Supplied information —

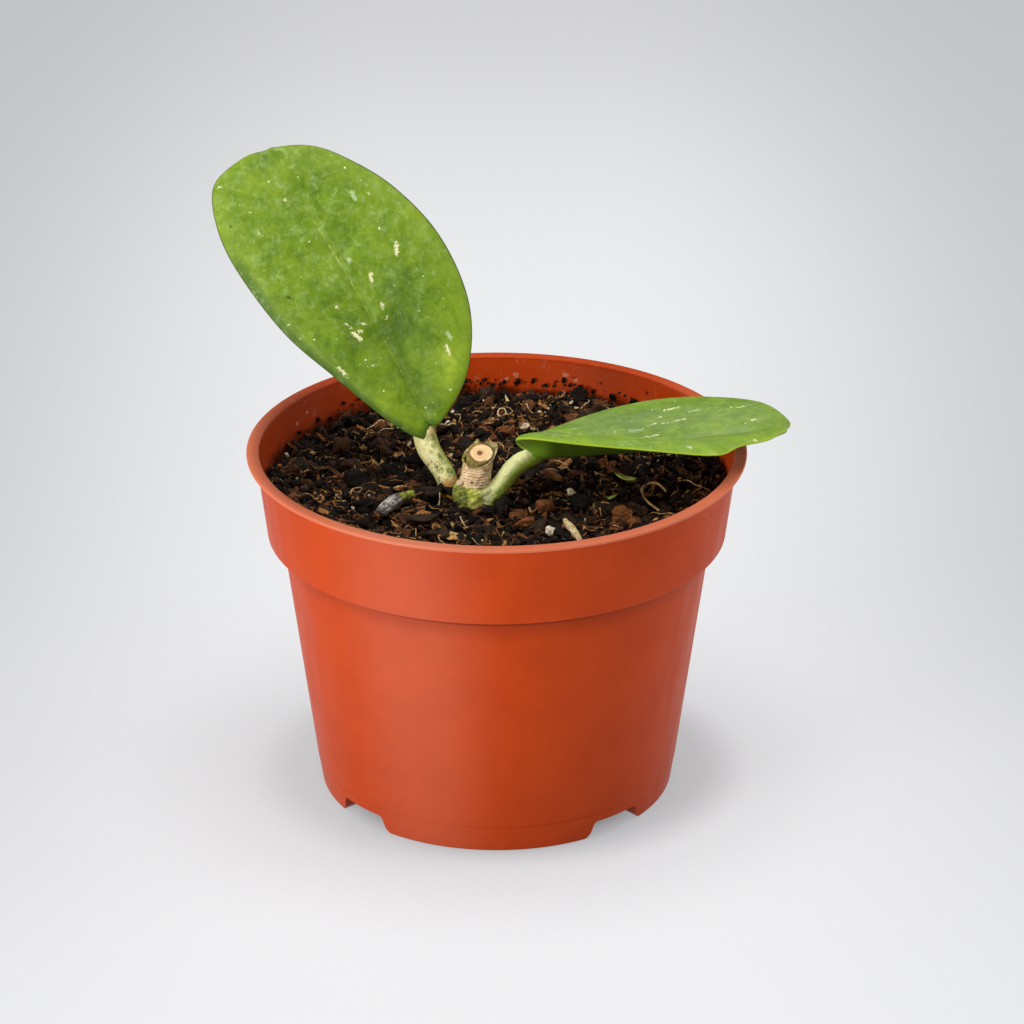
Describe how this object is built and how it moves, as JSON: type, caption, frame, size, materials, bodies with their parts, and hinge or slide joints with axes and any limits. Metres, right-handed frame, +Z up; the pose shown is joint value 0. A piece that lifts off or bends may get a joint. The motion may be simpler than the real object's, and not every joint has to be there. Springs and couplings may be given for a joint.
{
  "type": "potted hoya plant",
  "caption": "Rooted hoya cutting with thick oval leaves and a short cut stem, in a round thin-walled plastic nursery pot filled with chunky bark and coir mix.",
  "frame": {"origin": "on the pot's axis at the plane that its feet stand on", "axes": "+Z up along the pot's axis, -Y towards the side from which one leaf stands up at the left and the other lies out to the right, +X to the right from there"},
  "size_m": [0.1386, 0.12, 0.1527],
  "materials": {
    "pot_plastic": "satin terracotta-coloured moulded plastic",
    "soil_mix": "rough dark bark and coir",
    "stem_bark": "wrinkled dry bark over a pale cut",
    "petiole_flesh": "satin pale green skin",
    "leaf_flesh": "waxy satin green skin with cream flecks",
    "bark_dark": "rough",
    "bark_red": "rough and fibrous",
    "leaf_scrap": "dry and matte",
    "perlite": "matte and porous",
    "dead_wood": "rough and dry"
  },
  "bodies": {
    "root": {"pot": "pot_plastic", "soil": "soil_mix", "stem": "stem_bark", "petiole_left": "petiole_flesh", "petiole_right": "petiole_flesh", "leaf_left": "leaf_flesh", "leaf_right": "leaf_flesh", "bark_chip_dark": "bark_dark", "bark_chip_ridged": "bark_dark", "coir_chunk_far": "bark_red", "coir_chunk_near": "bark_red", "bark_chip_orange": "bark_red", "leaf_scrap_far": "leaf_scrap", "leaf_scrap_near": "leaf_scrap", "perlite_grain_right": "perlite", "perlite_grain_back": "perlite", "perlite_grain_front": "perlite", "twig_grey": "dead_wood", "wood_splinter": "dead_wood", "root_curl": "dead_wood"}
  },
  "joints": []
}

What you need to do —
Return the material exactly as it stands.

Task answer —
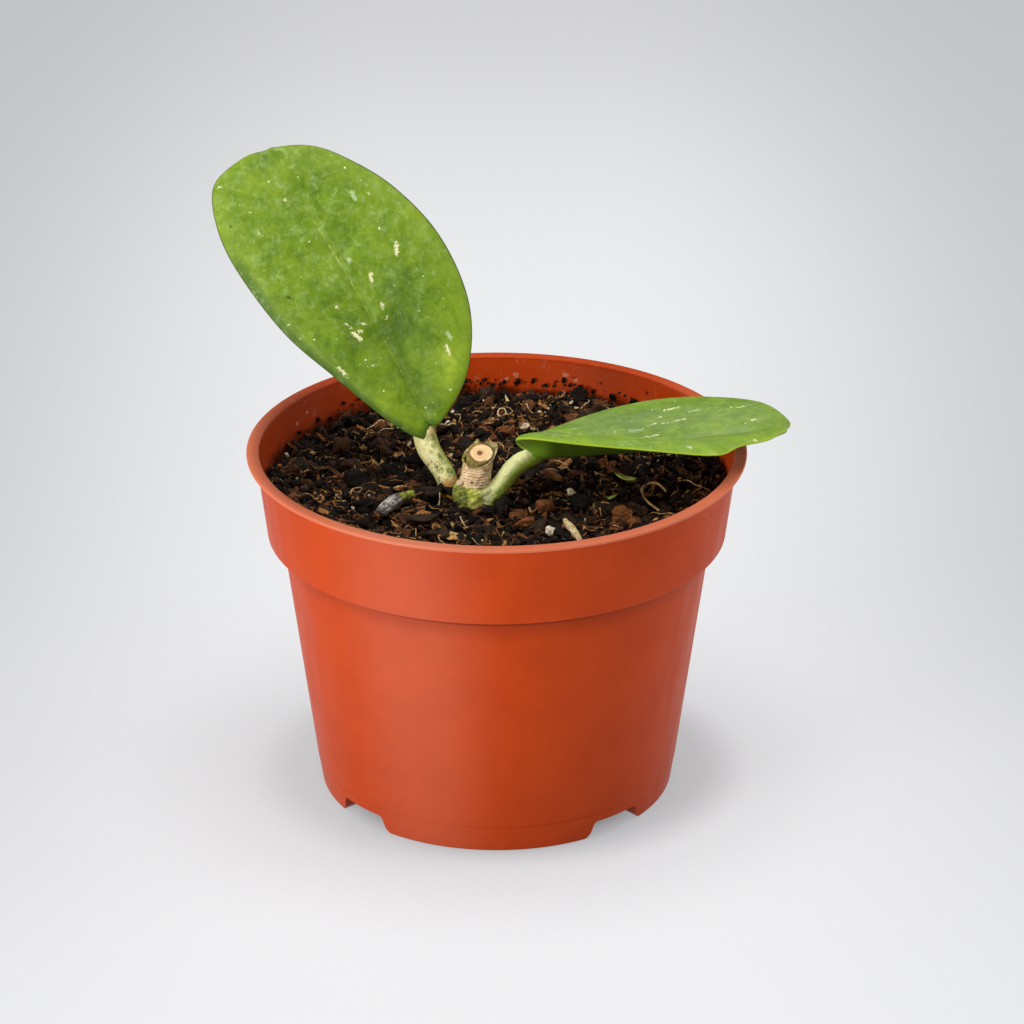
Describe how this object is built and how it moves, as JSON: type, caption, frame, size, materials, bodies with their parts, and hinge or slide joints with axes and any limits. Metres, right-handed frame, +Z up; the pose shown is joint value 0. A piece that lifts off or bends may get a joint. The motion may be simpler than the real object's, and not every joint has to be there. Springs and couplings may be given for a joint.
{
  "type": "potted hoya plant",
  "caption": "Rooted hoya cutting with thick oval leaves and a short cut stem, in a round thin-walled plastic nursery pot filled with chunky bark and coir mix.",
  "frame": {"origin": "on the pot's axis at the plane that its feet stand on", "axes": "+Z up along the pot's axis, -Y towards the side from which one leaf stands up at the left and the other lies out to the right, +X to the right from there"},
  "size_m": [0.1386, 0.12, 0.1527],
  "materials": {
    "pot_plastic": "satin terracotta-coloured moulded plastic",
    "soil_mix": "rough dark bark and coir",
    "stem_bark": "wrinkled dry bark over a pale cut",
    "petiole_flesh": "satin pale green skin",
    "leaf_flesh": "waxy satin green skin with cream flecks",
    "bark_dark": "rough",
    "bark_red": "rough and fibrous",
    "leaf_scrap": "dry and matte",
    "perlite": "matte and porous",
    "dead_wood": "rough and dry"
  },
  "bodies": {
    "root": {"pot": "pot_plastic", "soil": "soil_mix", "stem": "stem_bark", "petiole_left": "petiole_flesh", "petiole_right": "petiole_flesh", "leaf_left": "leaf_flesh", "leaf_right": "leaf_flesh", "bark_chip_dark": "bark_dark", "bark_chip_ridged": "bark_dark", "coir_chunk_far": "bark_red", "coir_chunk_near": "bark_red", "bark_chip_orange": "bark_red", "leaf_scrap_far": "leaf_scrap", "leaf_scrap_near": "leaf_scrap", "perlite_grain_right": "perlite", "perlite_grain_back": "perlite", "perlite_grain_front": "perlite", "twig_grey": "dead_wood", "wood_splinter": "dead_wood", "root_curl": "dead_wood"}
  },
  "joints": []
}